Malgré la "pression policière", les migrants de Calais s'accrochent à l'Angleterre
"Si on ne se décourage pas, c'est parce qu'on voit nos amis passer en Angleterre", confie un jeune Érythréen en repliant sa tente. Malgré la "pression policière" dénoncée par les associations, entre 350 et 500 migrants vivent toujours à Calais, ville "forteresse", portés par l'espoir de traverser la Manche.
"Police is coming !", crie un jeune Éthiopien en apercevant un fourgon de policiers arriver sur le terrain vague d'une zone industrielle où une centaine de réfugiés viennent de passer la nuit. Il est 8H30 et les forces de l'ordre s'apprêtent à démanteler leur petit campement.
"Ils font ça tous les deux jours", comm ente, las, Mohammed, Pakistanais, regroupant ses affaires dans son petit sac à dos.
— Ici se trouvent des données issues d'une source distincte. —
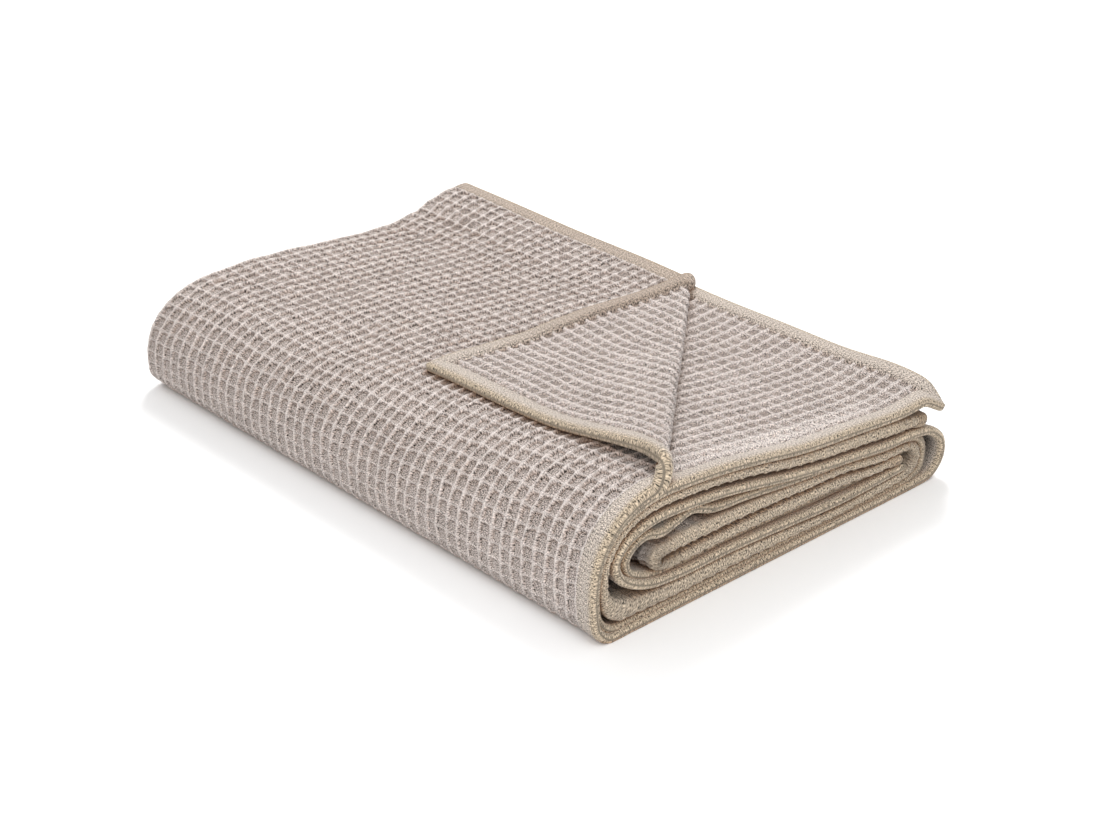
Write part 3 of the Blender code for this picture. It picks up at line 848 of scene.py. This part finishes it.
def makeWaffleCotton():
    look = clothLook
    material = bpy.data.materials.new("waffleCotton")
    material.use_nodes = True
    tree = material.node_tree
    shader = next(n for n in tree.nodes if n.type == "BSDF_PRINCIPLED")
    uv = addNode(tree, "ShaderNodeUVMap", uv_map="clothUV").outputs[0]
    split = addNode(tree, "ShaderNodeSeparateXYZ", {0: uv})
    names = ("relief", "hem", "sideHem", "edge", "stitch", "lighterBand", "dull")
    relief, hemShare, sideHem, edge, stitch, lighterBand, dull = (
        addNode(tree, "ShaderNodeAttribute", attribute_name=n).outputs["Fac"] for n in names
    )
    ways = {0: sideHem, 2: split.outputs[0], 3: split.outputs[1]}
    along = addNode(tree, "ShaderNodeMix", ways).outputs[0]

    def noise(scale, detail):
        inputs = {"Vector": uv, "Scale": scale, "Detail": detail}
        return addNode(tree, "ShaderNodeTexNoise", inputs).outputs[0]

    def wave(place, pitch, shift):
        turned = mathNode(tree, "MULTIPLY", place, 2 * math.pi / pitch)
        return mathNode(tree, "SINE", mathNode(tree, "ADD", turned, shift))

    # crossing yarns with a cotton grain all over, and crosswise ribs on the hems
    jitter = noise(300.0, 1.0)
    yarnShift = mathNode(tree, "MULTIPLY", jitter, 12.0)
    warp = wave(split.outputs[0], look["yarnPitch"], yarnShift)
    weft = wave(split.outputs[1], look["yarnPitch"], yarnShift)
    yarn = mathNode(tree, "MULTIPLY", mathNode(tree, "ADD", warp, weft), look["yarn"])
    rib = wave(along, look["ribPitch"], mathNode(tree, "MULTIPLY", jitter, 3.5))
    rib = mathNode(tree, "MULTIPLY", mathNode(tree, "MULTIPLY", rib, look["rib"]), hemShare)
    grain = mathNode(tree, "SUBTRACT", noise(look["grain"], 1.0), 0.5)
    grain = mathNode(tree, "MULTIPLY", grain, 1.6)
    height = mathNode(tree, "ADD", mathNode(tree, "ADD", yarn, rib), grain)

    # colour: ridges lighter than cells, whose darker colour is painted shade, hems yellower to the edge
    # with the side fold painted khaki as warm shade, stitches, uneven dye, and painted shade between
    # the plies and in the cells
    uneven = mathNode(tree, "SUBTRACT", noise(26.0, 3.0), 0.5)
    uneven = mathNode(tree, "MULTIPLY", uneven, look["uneven"])
    khakiAndWarmShade = mathNode(tree, "ADD", edge, mathNode(tree, "MULTIPLY", uneven, 2.0), clamp=True)
    waffled = mixColour(tree, relief, look["paintedShadeCell"], look["ridge"])
    hemmed = mixColour(tree, khakiAndWarmShade, look["hem"], look["edge"])
    plain = mixColour(tree, mathNode(tree, "MAXIMUM", hemShare, edge), waffled, hemmed)
    plain = mixColour(tree, mathNode(tree, "MULTIPLY", lighterBand, 0.6), plain, look["lighterBand"])
    dulled = mixColour(tree, dull, (1.0, 1.0, 1.0), look["dull"])
    # painted shade: the colour is darkened and browned where the surface is closed in, between the
    # plies and in the cells
    reach = {"Distance": look["paintedShadeReach"]}
    openness = addNode(tree, "ShaderNodeAmbientOcclusion", reach, samples=6).outputs["AO"]
    openness = mathNode(tree, "MULTIPLY", openness, look["openness"], clamp=True)
    paintedShade = mixColour(tree, openness, look["paintedShadeTint"], (1.0, 1.0, 1.0))
    plain = mixColour(tree, 1.0, plain, dulled, "MULTIPLY")
    plain = mixColour(tree, 1.0, plain, paintedShade, "MULTIPLY")
    dash = mathNode(tree, "GREATER_THAN", wave(along, look["dashPitch"], jitter), -0.1)
    sewn = mathNode(tree, "MULTIPLY", mathNode(tree, "MULTIPLY", stitch, dash), -look["stitch"])
    strengths = {0: relief, 2: look["grainInCells"], 3: look["grainOnRidges"]}
    tone = mathNode(tree, "MULTIPLY", height, addNode(tree, "ShaderNodeMix", strengths).outputs[0])
    tone = mathNode(tree, "ADD", mathNode(tree, "ADD", tone, sewn), mathNode(tree, "ADD", uneven, 1.0))
    toned = addNode(tree, "ShaderNodeVectorMath", {0: plain}, operation="SCALE")
    tree.links.new(tone, toned.inputs["Scale"])
    tree.links.new(toned.outputs[0], shader.inputs["Base Color"])
    raised = {"Height": height, "Strength": 1.0, "Distance": look["bump"]}
    bump = addNode(tree, "ShaderNodeBump", raised)
    tree.links.new(bump.outputs[0], shader.inputs["Normal"])
    shader.inputs["Roughness"].default_value = look["roughness"]
    shader.inputs["Specular IOR Level"].default_value = 0.25
    shader.inputs["Sheen Weight"].default_value = look["sheen"]
    shader.inputs["Sheen Roughness"].default_value = 0.5
    return material


waffleCotton = makeWaffleCotton()
for piece in clothPieces:
    piece.data.materials.append(waffleCotton)
    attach(piece, "root")
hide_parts("bedspread")
print("cloth dressed")

# floor and light
studio = {
    "floor": (0.90, 0.90, 0.90),
    "world": 0.74,
    # place, size and power of each soft lamp
    "key": ((-1.1, 1.05, 1.7), 0.8, 44.0),
    "fill": ((1.3, -1.1, 1.5), 2.0, 33.0),
}


def makeStudio():
    mesh = bpy.data.meshes.new("floor")
    mesh.from_pydata([(-4, -4, 0), (4, -4, 0), (4, 4, 0), (-4, 4, 0)], [], [(0, 1, 2, 3)])
    floor = bpy.data.objects.new("floor", mesh)
    bpy.context.scene.collection.objects.link(floor)
    material = bpy.data.materials.new("paleFloor")
    material.use_nodes = True
    shader = next(n for n in material.node_tree.nodes if n.type == "BSDF_PRINCIPLED")
    shader.inputs["Base Color"].default_value = (*studio["floor"], 1.0)
    shader.inputs["Roughness"].default_value = 0.8
    mesh.materials.append(material)
    world = bpy.data.worlds.new("studio")
    world.use_nodes = True
    background = next(n for n in world.node_tree.nodes if n.type == "BACKGROUND")
    background.inputs[0].default_value = (1.0, 1.0, 1.0, 1.0)
    background.inputs[1].default_value = studio["world"]
    bpy.context.scene.world = world
    for name in ("key", "fill"):
        place, size, power = studio[name]
        data = bpy.data.lights.new(name, "AREA")
        data.shape = "SQUARE"
        data.size = size
        data.energy = power
        lamp = bpy.data.objects.new(name, data)
        lamp.location = place
        towards = Vector((0, 0, 0.05)) - Vector(place)
        lamp.rotation_euler = towards.to_track_quat("-Z", "Y").to_euler()
        bpy.context.scene.collection.objects.link(lamp)
    bpy.context.scene.view_settings.view_transform = "Standard"


makeStudio()
print("studio made")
Dès que les policiers seront partis, comme les autres, il se réinstallera ici.
Les policiers "viennent, on revient, et encore et encore... Je ne comprends pas", souffle plus loin un migrant arrivé voici trois mois du sud de l'Afghanistan.
"Une routine absurde et une pression constante qui épuise les migrants", dénonce Charlotte de l'association Utopia 56. "Une action de police pour éviter la reconstitution de zones de non-droit", explique au contraire le préfet du Pas-de-Calais, Fabien Sudry.
Jusqu'à 500 réfugiés
Entre 350 et 500 réfugiés selon les sources vivent actuellement à Calais – majoritairement des hommes, originaires du Soudan, d'Éthiopie, d'Érythrée, d'Afghanistan, d'Irak et, depuis peu, d'Iran – disséminés dans des petits camps.Les associatifs leur distribuent de la nourriture, des vêtements, des duvets et leur proposent des soins. L'État a installé des points d'eau et distribue des repas depuis presqu'un an.
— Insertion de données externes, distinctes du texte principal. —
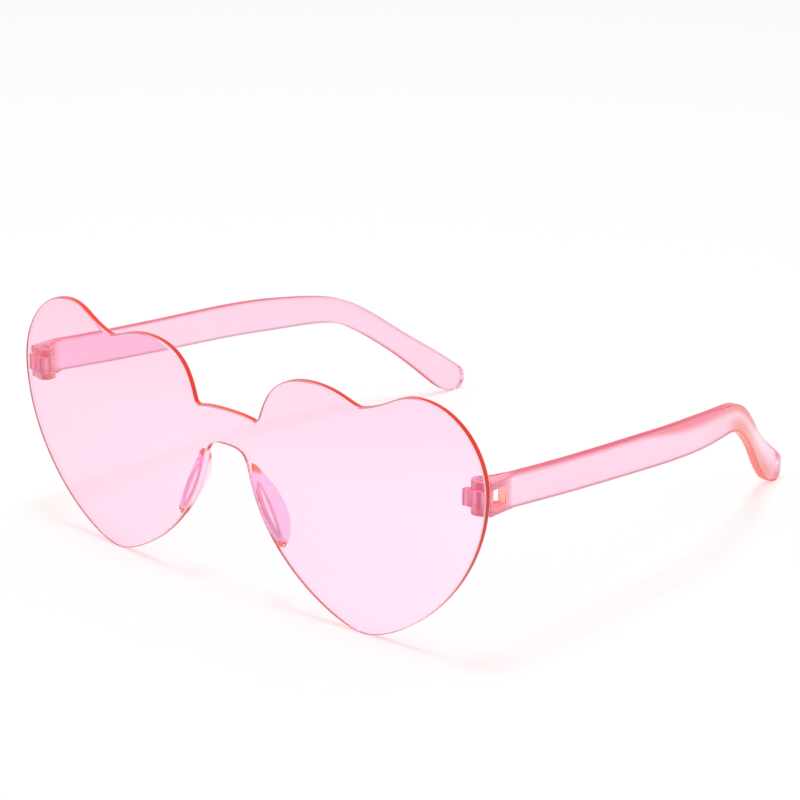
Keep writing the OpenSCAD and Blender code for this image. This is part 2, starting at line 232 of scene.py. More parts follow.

La préfecture propose par ailleurs des places dans des centres d'accueil. "Trop éloignées de Calais" et "pas adaptées aux personnes qui ne relèvent pas du droit d'asile", affirme Utopia 56. "Un espace de répit", rétorque la préfecture.
Depuis le démantèlement, en 2016, du camp de la Lande, où vivaient quelque 10.000 migrants, les autorités s'emploient à empêcher la création d'une nouvelle "Jungle" à Calais et à décourager les tentatives de passage.
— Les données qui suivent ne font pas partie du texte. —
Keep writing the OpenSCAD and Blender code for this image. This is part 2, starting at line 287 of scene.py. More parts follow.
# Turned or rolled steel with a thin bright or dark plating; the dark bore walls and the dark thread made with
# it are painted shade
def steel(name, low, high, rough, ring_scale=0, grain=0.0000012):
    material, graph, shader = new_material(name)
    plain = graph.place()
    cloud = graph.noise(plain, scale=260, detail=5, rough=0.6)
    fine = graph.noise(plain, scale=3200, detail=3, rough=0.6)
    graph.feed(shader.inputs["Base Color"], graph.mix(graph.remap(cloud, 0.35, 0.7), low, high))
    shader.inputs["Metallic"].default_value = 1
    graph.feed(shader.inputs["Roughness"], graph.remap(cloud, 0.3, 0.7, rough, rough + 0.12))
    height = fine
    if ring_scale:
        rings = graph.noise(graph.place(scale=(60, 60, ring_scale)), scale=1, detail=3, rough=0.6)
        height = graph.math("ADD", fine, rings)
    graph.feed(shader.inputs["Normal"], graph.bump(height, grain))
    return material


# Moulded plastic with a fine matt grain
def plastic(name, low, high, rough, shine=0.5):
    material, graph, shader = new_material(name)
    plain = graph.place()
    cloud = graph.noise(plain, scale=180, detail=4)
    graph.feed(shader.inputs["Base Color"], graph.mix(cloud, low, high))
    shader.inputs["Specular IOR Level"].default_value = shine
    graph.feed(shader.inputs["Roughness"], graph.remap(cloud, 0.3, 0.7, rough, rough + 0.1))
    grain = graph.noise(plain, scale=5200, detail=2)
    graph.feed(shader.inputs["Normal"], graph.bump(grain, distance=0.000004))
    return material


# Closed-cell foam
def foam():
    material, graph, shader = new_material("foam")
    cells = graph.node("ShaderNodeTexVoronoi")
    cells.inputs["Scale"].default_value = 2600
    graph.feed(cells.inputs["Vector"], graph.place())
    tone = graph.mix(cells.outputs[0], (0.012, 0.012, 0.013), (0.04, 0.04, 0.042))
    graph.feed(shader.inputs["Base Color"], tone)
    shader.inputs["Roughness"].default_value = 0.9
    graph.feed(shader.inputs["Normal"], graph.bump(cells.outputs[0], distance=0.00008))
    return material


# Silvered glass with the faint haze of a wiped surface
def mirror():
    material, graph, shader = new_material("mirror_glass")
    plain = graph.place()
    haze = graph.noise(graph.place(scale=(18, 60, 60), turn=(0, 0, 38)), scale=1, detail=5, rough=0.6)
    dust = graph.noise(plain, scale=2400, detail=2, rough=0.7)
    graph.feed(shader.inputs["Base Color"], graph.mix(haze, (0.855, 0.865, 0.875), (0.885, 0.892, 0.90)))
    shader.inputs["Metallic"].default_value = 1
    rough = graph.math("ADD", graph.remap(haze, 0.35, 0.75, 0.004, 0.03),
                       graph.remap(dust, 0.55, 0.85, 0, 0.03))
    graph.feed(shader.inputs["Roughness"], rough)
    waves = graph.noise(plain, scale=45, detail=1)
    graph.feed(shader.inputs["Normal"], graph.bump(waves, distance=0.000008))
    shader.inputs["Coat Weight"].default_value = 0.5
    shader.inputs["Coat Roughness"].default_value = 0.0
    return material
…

Á cette fin, un mur et des dizaines de kilomètres de hauts grillages existent déjà ; récemment, un nouveau mur de 3 mètres de haut a été construit autour d'une station Total pour empêcher les intrusions de migrants dans des camions et des grillages ont été installés sous un pont pour les empêcher de s'abriter.
Du "harcèlement" ?
Sur le terrain, "les consignes sont de recenser les camps et de les démanteler quotidiennement si possible", affirme Gilles Debove, responsable littoral du syndicat Unité SGP Police. Cette politique permet, selon lui, "de contenir le peu de migrants sur la frontière" en "les décourageant de s'implanter sur le secteur"."Mais, quand tous les matins, on vient vous déloger à 8H00 pour vous relaisser vous réinstaller 30 minutes après au même endroit, ce n'est pas une politique, c'est du harcèlement", dénonce Jean-Claude Lenoir, de l'association Salam.
"Les gens sont à bout et mettent encore plus d'énergie pour essayer de passer à tout prix", déplore aussi Christian Salomé, de l'Auberge des Migrants. Pour preuve, selon lui, la hausse des traversées de la Manche sur des petits bateaux: depuis le 1er janvier, la préfecture maritime a déjà comptabilisé 50 traversées ou tentatives de traversée.
"On ne fera pas demi-tour si près de notre but"
"Il y a nombre de migrants qui restent déterminés à se rendre coûte que coûte en Grande-Bretagne (...) mais la pression sur Calais est nettement moins forte parce que l'État est déterminé à permettre au territoire de retrouver un peu de sérénité et une vie normale", assure à l'AFP le préfet Fabien Sudry.En témoignent, selon lui, les chiffres: 25.946 migrants ont été découverts dans des camions à la frontière en 2018 contre près du double (50.395) en 2016. De même, 26 barrages ont été érigés par des migrants pour tenter de grimper dans les camions en 2018 contre... 865, deux ans plus tôt.
"La seule raison pour laquelle nous restons ici, c'est parce qu'on veut rejoindre l'Angleterre. On ne fera pas demi-tour si près de notre but", résume Abebe, Ethiopien, à Calais depuis un an.